YOUR INSTRUCTIONS = Write each line out exactly, leaving none out.

Stored items =

--- BEGIN ---

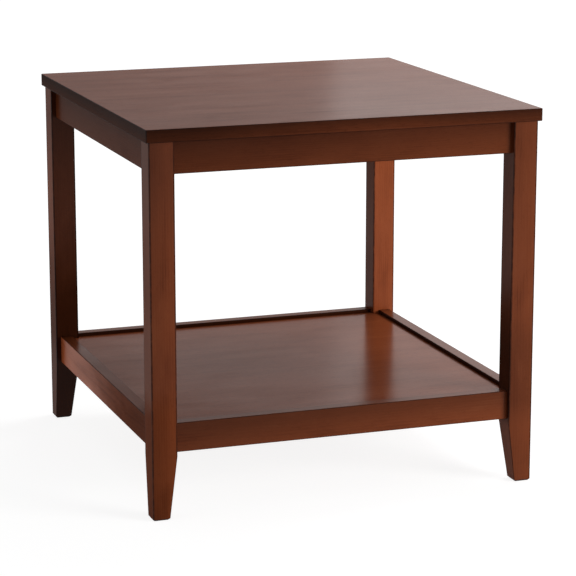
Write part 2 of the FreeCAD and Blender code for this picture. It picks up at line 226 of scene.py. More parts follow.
# From where to where an arris counts as rubbed, and the share of gathered stain at each
RUBBED = (0.40, 0.68, 0.95, 0.55)

# What the marks of the wood do to the lacquer, to the roughness and to the relief
PORE_COAT_LOSS, PATCH_COAT = 0.35, (0.2, 0.8, 0.88, 1.0)
FIBRE_ROUGHNESS, PORE_ROUGHNESS = 0.16, 0.12
FIBRE_RELIEF, PORE_RELIEF, STREAK_RELIEF = 0.30, 0.9, 0.25


def marks_of(tree, board, look):
    """The late wood, streaks, fibres and pores of a board, and the patches that stain takes in."""
    # Growth rings lie round a pith that is outside the board and wanders along it. The late wood
    # of a ring builds up slowly and stops at once, and has fewer pores
    wander = tree.drawn_out(board, along=1.2, across=9, detail=3.0, roughness=0.55)
    across = tree.turned(board, rotation=(0, 0.020, 0.012), scale=(0.0, 1.0, 1.0))
    radius = tree.node("ShaderNodeVectorMath", {"operation": "LENGTH"}, {0: across}, output=1)
    band = (radius / look.ring + wander * look.wavy).math("FRACT")
    late = tree.step(band, *LATE_WOOD_BUILDS) * tree.step(band, *LATE_WOOD_STOPS)

    streak = tree.drawn_out(board, along=1.6, across=46, detail=4.0, roughness=0.60)
    fine = tree.drawn_out(board, along=26, across=900, detail=3.0, roughness=0.62)
    speck = tree.drawn_out(board, along=120, across=2300, detail=1.0)
    pore = tree.step(speck, *PORE_EDGE) * tree.step(late, 0.9, 0.1, LATE_WOOD_PORES, 1.0)
    patch = tree.drawn_out(board, along=9, across=22, detail=2.0, distortion=0.6)
    return SimpleNamespace(late=late, streak=streak, fine=fine, pore=pore, patch=patch)


def stained(tree, marks, end_face, look):
    """The colour of the stained wood. Stain is dark in the pores, and end grain drinks more."""
    dark, middle, light = [colour(shade, look.depth) for shade in look.shades]
    tone = 0.5 + (marks.streak - 0.5) * (5.0 * look.figure) + (marks.patch - 0.5) * look.mottle
    tone = tone - marks.late * look.figure + (marks.fine - 0.5) * look.fibre * 2.0
    low = tree.blend(tree.step(tone, *DARK_TO_MIDDLE), dark, middle)
    shade = tree.blend(tree.step(tone, *MIDDLE_TO_LIGHT), low, light)
    in_pores = colour(look.shades[0], PORE_DEPTH * look.depth)
    on_ends = colour(look.shades[0], END_GRAIN_DEPTH * look.depth)
    pored = tree.blend(marks.pore * look.pores, shade, in_pores)
    return tree.blend(end_face * END_GRAIN_SHARE, pored, on_ends)


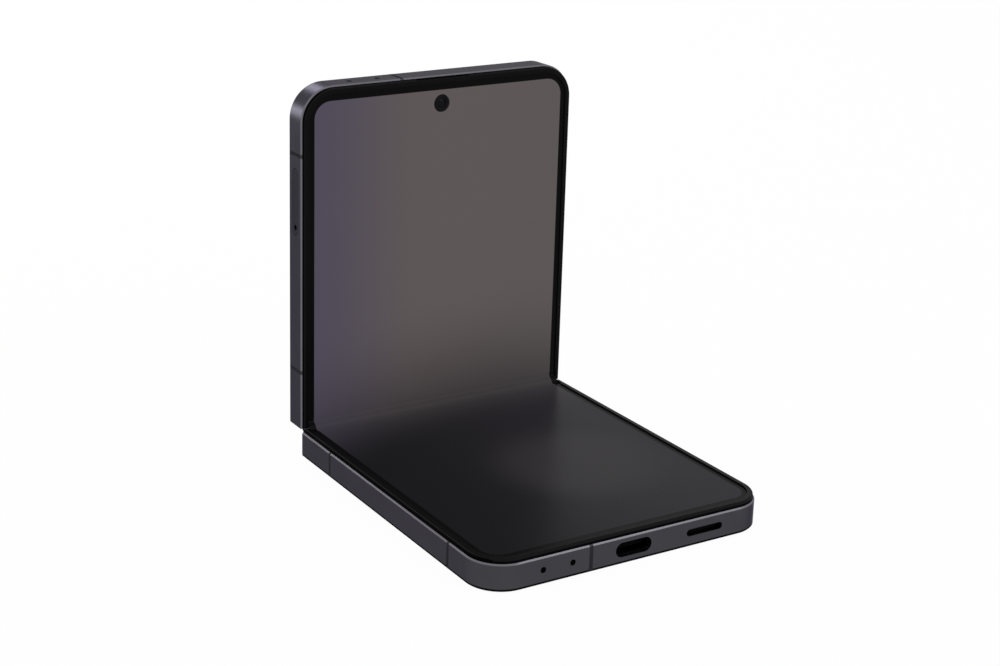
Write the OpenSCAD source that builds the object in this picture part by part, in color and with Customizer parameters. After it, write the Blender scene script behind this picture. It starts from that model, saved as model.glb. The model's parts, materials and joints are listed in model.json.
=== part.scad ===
// Clamshell foldable smartphone: two halves joined by a geared twin-axis hinge.
// Origin: middle of the lower half's back face. The lower half lies flat, the upper half stands.

/* [Body] */
// Length of each half, from the fold line to its end
half_l = 81; // [78:0.2:88]
// Width across both halves
body_w = 71.9; // [70:0.1:78]
// Height of the metal frame's front face above the back
frame_t = 6.15; // [6:0.05:6.3]
// Outer corner radius seen from the front
corner_r = 8; // [6:0.25:10]
// Wall thickness of the frame band
wall_t = 1.6; // [1.4:0.05:1.9]
// Wall thickness beside the hinge
hinge_wall_t = 2.2; // [2:0.1:2.8]
// Chamfer along the frame's edges
edge_c = 0.3; // [0.2:0.05:0.4]
// Thickness of the plate inside each frame
mid_t = 0.6; // [0.5:0.05:0.7]
// Thickness of each back cover
back_t = 0.6; // [0.5:0.05:0.65]
// Distance from the outer edge to the back cover's edge
back_inset = 1.1; // [1:0.05:1.2]
// Distance from the fold line to the back cover's edge
back_start = 2.9; // [2.8:0.05:3.4]
// Distance the back cover stands proud of the frame
back_proud = 0.1; // [0.05:0.05:0.2]

/* [Display] */
// Height of the display's surface above the back
disp_h = 6.95; // [6.9:0.05:7]
// Thickness of the flexible display
disp_t = 0.5; // [0.4:0.05:0.55]
// Distance from the outer edge to the display's edge
disp_inset = 1.4; // [1.35:0.05:1.5]
// Thickness of the support plates under the display
plate_t = 0.2; // [0.15:0.05:0.2]
// Length of display on each side of the fold that bends
bend_l = 3; // [2.6:0.1:3.4]
// Top of the bezel rim above the display's surface
rim_rise = 0.3; // [0.2:0.05:0.35]
// Distance from the outer edge to the rim
rim_inset = 0.4; // [0.35:0.05:0.5]
// Width of the lip that holds the display's edge
rim_lip_w = 0.3; // [0.2:0.05:0.6]
// Rounding of the rim's outer edge
rim_round = 0.35; // [0.2:0.05:0.4]

/* [Hinge] */
// Distance between the two hinge axes
axis_gap = 3; // [2.9:0.05:3.1]
// Depth of the hinge axes below the display's surface
axis_depth = 1; // [0.95:0.05:1.05]
// Thickness of the frame's lip over the spine
lip_t = 0.75; // [0.7:0.05:0.85]
// Clearance between the spine and the halves
spine_gap = 0.15; // [0.1:0.01:0.2]
// Wall thickness of the spine cover
spine_wall = 0.5; // [0.4:0.05:0.6]
// Gap from the fold line to the end of each half
end_gap = 0.1; // [0.08:0.01:0.15]
// Rounding of the halves' back corners at the fold
fold_round = 0.7; // [0.3:0.05:0.7]
// Thickness of the hinge beam beyond the spine's bay
beam_t = 0.8; // [0.6:0.1:1]
// Inner radius of the curved hinge arms
arm_in_r = 2.6; // [2.5:0.05:2.7]
// Radial thickness of the curved hinge arms
arm_t = 0.9; // [0.7:0.05:1]
// Width of each curved hinge arm
arm_w = 2; // [1.6:0.1:2.2]
// Thickness of the flat part of each arm
arm_plate_t = 0.8; // [0.6:0.05:0.85]
// Running clearance of arms and shafts
run_gap = 0.05; // [0.03:0.01:0.08]
// Distance from the side to the lower half's curved arms
arm_side = 6.35; // [6:0.05:6.5]
// Step from a lower arm to the upper arm beside it
arm_step = 2.8; // [2.6:0.1:3]
// Distance from the fold line to the wing plates' pivots
wing_v = 6.3; // [6:0.05:6.35]
// Distance from the fold line to the wing plates' free edges
wing_start = 0.6; // [0.5:0.05:0.9]
// Tilt of the wing plates from open to closed, in degrees
wing_tilt = 8; // [6:0.5:9]

/* [Sync gears] */
// Module of the sync gears
gear_m = 0.2; // [0.19:0.005:0.21]
// Teeth on a full sector gear
sector_n = 19; // [18:1:20]
// Teeth on an idler pinion
idler_n = 11; // [10:1:11]
// Thickness of each sector gear
sector_w = 1; // [0.8:0.1:1.1]
// Distance from the side to the lower half's sector gears
sector_side = 11.95; // [11.8:0.05:12.05]
// Step from a lower sector gear to the upper one beside it
sector_step = 1.4; // [1.3:0.1:1.5]
// Radius of the idler shafts
shaft_r = 0.4; // [0.35:0.01:0.45]
// Wire diameter of the detent springs
wire_d = 0.28; // [0.2:0.02:0.3]
// Mean radius of the detent springs
coil_r = 0.85; // [0.8:0.01:0.86]
// Turns of each detent spring
coil_turns = 6; // [4:1:7]
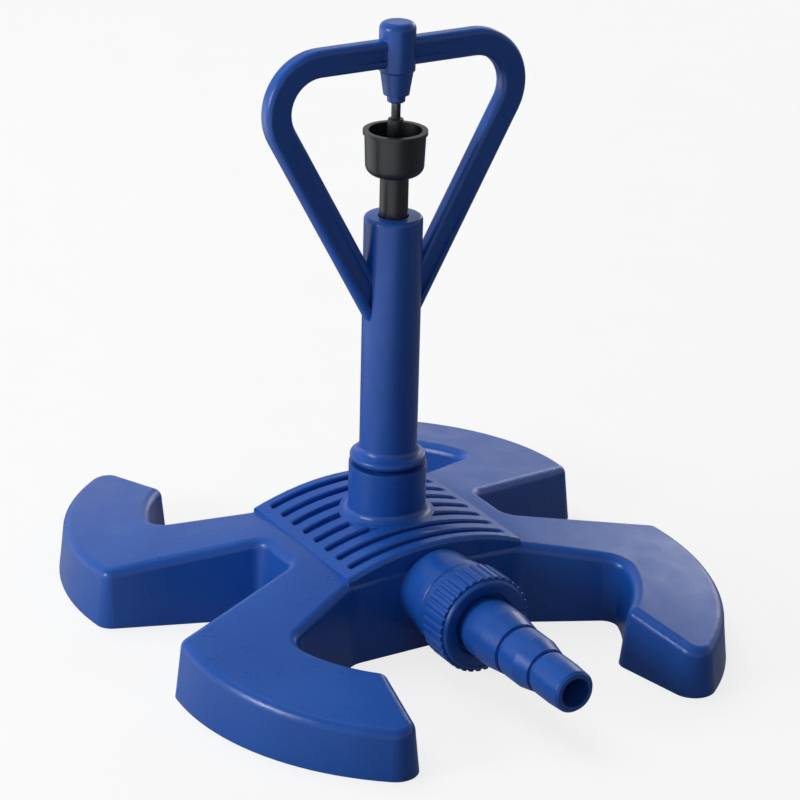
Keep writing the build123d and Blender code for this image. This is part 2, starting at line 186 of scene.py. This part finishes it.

--- END ---

EXERCISE OUTPUT =
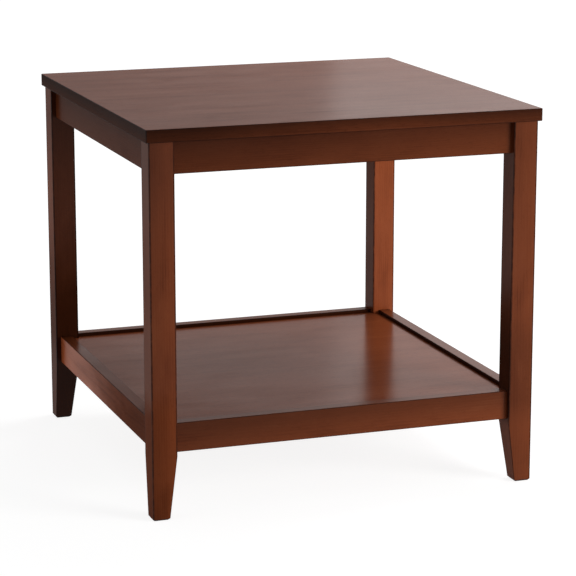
Write part 2 of the FreeCAD and Blender code for this picture. It picks up at line 226 of scene.py. More parts follow.
# From where to where an arris counts as rubbed, and the share of gathered stain at each
RUBBED = (0.40, 0.68, 0.95, 0.55)

# What the marks of the wood do to the lacquer, to the roughness and to the relief
PORE_COAT_LOSS, PATCH_COAT = 0.35, (0.2, 0.8, 0.88, 1.0)
FIBRE_ROUGHNESS, PORE_ROUGHNESS = 0.16, 0.12
FIBRE_RELIEF, PORE_RELIEF, STREAK_RELIEF = 0.30, 0.9, 0.25


def marks_of(tree, board, look):
    """The late wood, streaks, fibres and pores of a board, and the patches that stain takes in."""
    # Growth rings lie round a pith that is outside the board and wanders along it. The late wood
    # of a ring builds up slowly and stops at once, and has fewer pores
    wander = tree.drawn_out(board, along=1.2, across=9, detail=3.0, roughness=0.55)
    across = tree.turned(board, rotation=(0, 0.020, 0.012), scale=(0.0, 1.0, 1.0))
    radius = tree.node("ShaderNodeVectorMath", {"operation": "LENGTH"}, {0: across}, output=1)
    band = (radius / look.ring + wander * look.wavy).math("FRACT")
    late = tree.step(band, *LATE_WOOD_BUILDS) * tree.step(band, *LATE_WOOD_STOPS)

    streak = tree.drawn_out(board, along=1.6, across=46, detail=4.0, roughness=0.60)
    fine = tree.drawn_out(board, along=26, across=900, detail=3.0, roughness=0.62)
    speck = tree.drawn_out(board, along=120, across=2300, detail=1.0)
    pore = tree.step(speck, *PORE_EDGE) * tree.step(late, 0.9, 0.1, LATE_WOOD_PORES, 1.0)
    patch = tree.drawn_out(board, along=9, across=22, detail=2.0, distortion=0.6)
    return SimpleNamespace(late=late, streak=streak, fine=fine, pore=pore, patch=patch)


def stained(tree, marks, end_face, look):
    """The colour of the stained wood. Stain is dark in the pores, and end grain drinks more."""
    dark, middle, light = [colour(shade, look.depth) for shade in look.shades]
    tone = 0.5 + (marks.streak - 0.5) * (5.0 * look.figure) + (marks.patch - 0.5) * look.mottle
    tone = tone - marks.late * look.figure + (marks.fine - 0.5) * look.fibre * 2.0
    low = tree.blend(tree.step(tone, *DARK_TO_MIDDLE), dark, middle)
    shade = tree.blend(tree.step(tone, *MIDDLE_TO_LIGHT), low, light)
    in_pores = colour(look.shades[0], PORE_DEPTH * look.depth)
    on_ends = colour(look.shades[0], END_GRAIN_DEPTH * look.depth)
    pored = tree.blend(marks.pore * look.pores, shade, in_pores)
    return tree.blend(end_face * END_GRAIN_SHARE, pored, on_ends)


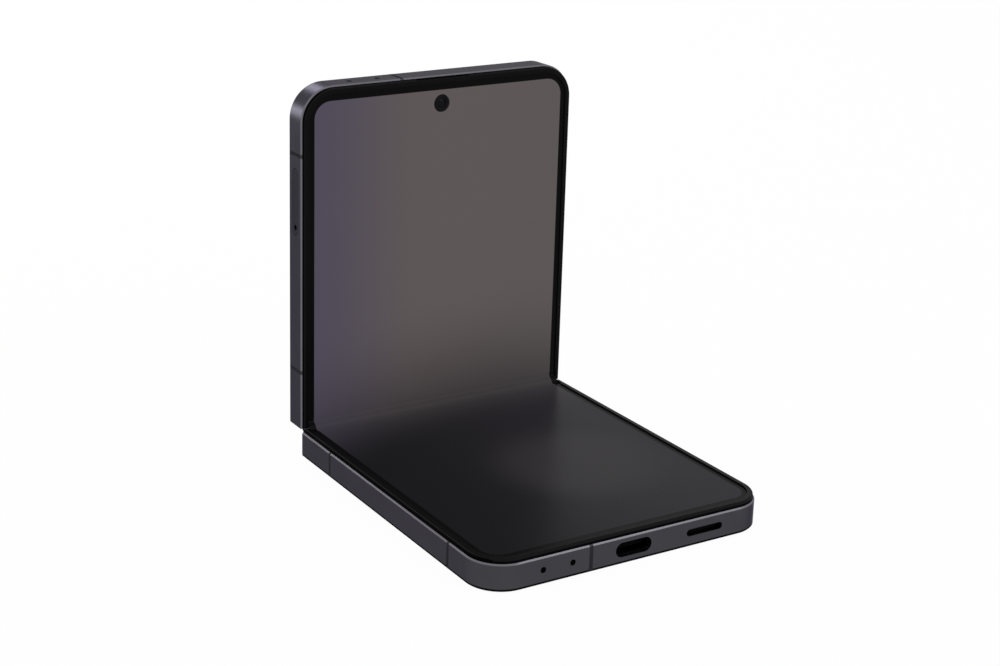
Write the OpenSCAD source that builds the object in this picture part by part, in color and with Customizer parameters. After it, write the Blender scene script behind this picture. It starts from that model, saved as model.glb. The model's parts, materials and joints are listed in model.json.
=== part.scad ===
// Clamshell foldable smartphone: two halves joined by a geared twin-axis hinge.
// Origin: middle of the lower half's back face. The lower half lies flat, the upper half stands.

/* [Body] */
// Length of each half, from the fold line to its end
half_l = 81; // [78:0.2:88]
// Width across both halves
body_w = 71.9; // [70:0.1:78]
// Height of the metal frame's front face above the back
frame_t = 6.15; // [6:0.05:6.3]
// Outer corner radius seen from the front
corner_r = 8; // [6:0.25:10]
// Wall thickness of the frame band
wall_t = 1.6; // [1.4:0.05:1.9]
// Wall thickness beside the hinge
hinge_wall_t = 2.2; // [2:0.1:2.8]
// Chamfer along the frame's edges
edge_c = 0.3; // [0.2:0.05:0.4]
// Thickness of the plate inside each frame
mid_t = 0.6; // [0.5:0.05:0.7]
// Thickness of each back cover
back_t = 0.6; // [0.5:0.05:0.65]
// Distance from the outer edge to the back cover's edge
back_inset = 1.1; // [1:0.05:1.2]
// Distance from the fold line to the back cover's edge
back_start = 2.9; // [2.8:0.05:3.4]
// Distance the back cover stands proud of the frame
back_proud = 0.1; // [0.05:0.05:0.2]

/* [Display] */
// Height of the display's surface above the back
disp_h = 6.95; // [6.9:0.05:7]
// Thickness of the flexible display
disp_t = 0.5; // [0.4:0.05:0.55]
// Distance from the outer edge to the display's edge
disp_inset = 1.4; // [1.35:0.05:1.5]
// Thickness of the support plates under the display
plate_t = 0.2; // [0.15:0.05:0.2]
// Length of display on each side of the fold that bends
bend_l = 3; // [2.6:0.1:3.4]
// Top of the bezel rim above the display's surface
rim_rise = 0.3; // [0.2:0.05:0.35]
// Distance from the outer edge to the rim
rim_inset = 0.4; // [0.35:0.05:0.5]
// Width of the lip that holds the display's edge
rim_lip_w = 0.3; // [0.2:0.05:0.6]
// Rounding of the rim's outer edge
rim_round = 0.35; // [0.2:0.05:0.4]

/* [Hinge] */
// Distance between the two hinge axes
axis_gap = 3; // [2.9:0.05:3.1]
// Depth of the hinge axes below the display's surface
axis_depth = 1; // [0.95:0.05:1.05]
// Thickness of the frame's lip over the spine
lip_t = 0.75; // [0.7:0.05:0.85]
// Clearance between the spine and the halves
spine_gap = 0.15; // [0.1:0.01:0.2]
// Wall thickness of the spine cover
spine_wall = 0.5; // [0.4:0.05:0.6]
// Gap from the fold line to the end of each half
end_gap = 0.1; // [0.08:0.01:0.15]
// Rounding of the halves' back corners at the fold
fold_round = 0.7; // [0.3:0.05:0.7]
// Thickness of the hinge beam beyond the spine's bay
beam_t = 0.8; // [0.6:0.1:1]
// Inner radius of the curved hinge arms
arm_in_r = 2.6; // [2.5:0.05:2.7]
// Radial thickness of the curved hinge arms
arm_t = 0.9; // [0.7:0.05:1]
// Width of each curved hinge arm
arm_w = 2; // [1.6:0.1:2.2]
// Thickness of the flat part of each arm
arm_plate_t = 0.8; // [0.6:0.05:0.85]
// Running clearance of arms and shafts
run_gap = 0.05; // [0.03:0.01:0.08]
// Distance from the side to the lower half's curved arms
arm_side = 6.35; // [6:0.05:6.5]
// Step from a lower arm to the upper arm beside it
arm_step = 2.8; // [2.6:0.1:3]
// Distance from the fold line to the wing plates' pivots
wing_v = 6.3; // [6:0.05:6.35]
// Distance from the fold line to the wing plates' free edges
wing_start = 0.6; // [0.5:0.05:0.9]
// Tilt of the wing plates from open to closed, in degrees
wing_tilt = 8; // [6:0.5:9]

/* [Sync gears] */
// Module of the sync gears
gear_m = 0.2; // [0.19:0.005:0.21]
// Teeth on a full sector gear
sector_n = 19; // [18:1:20]
// Teeth on an idler pinion
idler_n = 11; // [10:1:11]
// Thickness of each sector gear
sector_w = 1; // [0.8:0.1:1.1]
// Distance from the side to the lower half's sector gears
sector_side = 11.95; // [11.8:0.05:12.05]
// Step from a lower sector gear to the upper one beside it
sector_step = 1.4; // [1.3:0.1:1.5]
// Radius of the idler shafts
shaft_r = 0.4; // [0.35:0.01:0.45]
// Wire diameter of the detent springs
wire_d = 0.28; // [0.2:0.02:0.3]
// Mean radius of the detent springs
coil_r = 0.85; // [0.8:0.01:0.86]
// Turns of each detent spring
coil_turns = 6; // [4:1:7]
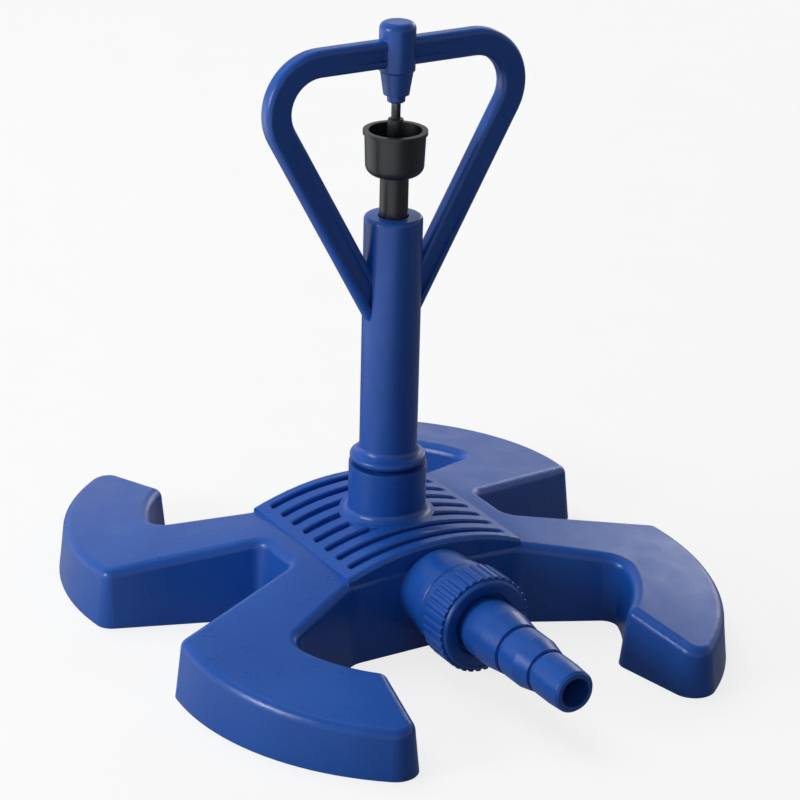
Keep writing the build123d and Blender code for this image. This is part 2, starting at line 186 of scene.py. This part finishes it.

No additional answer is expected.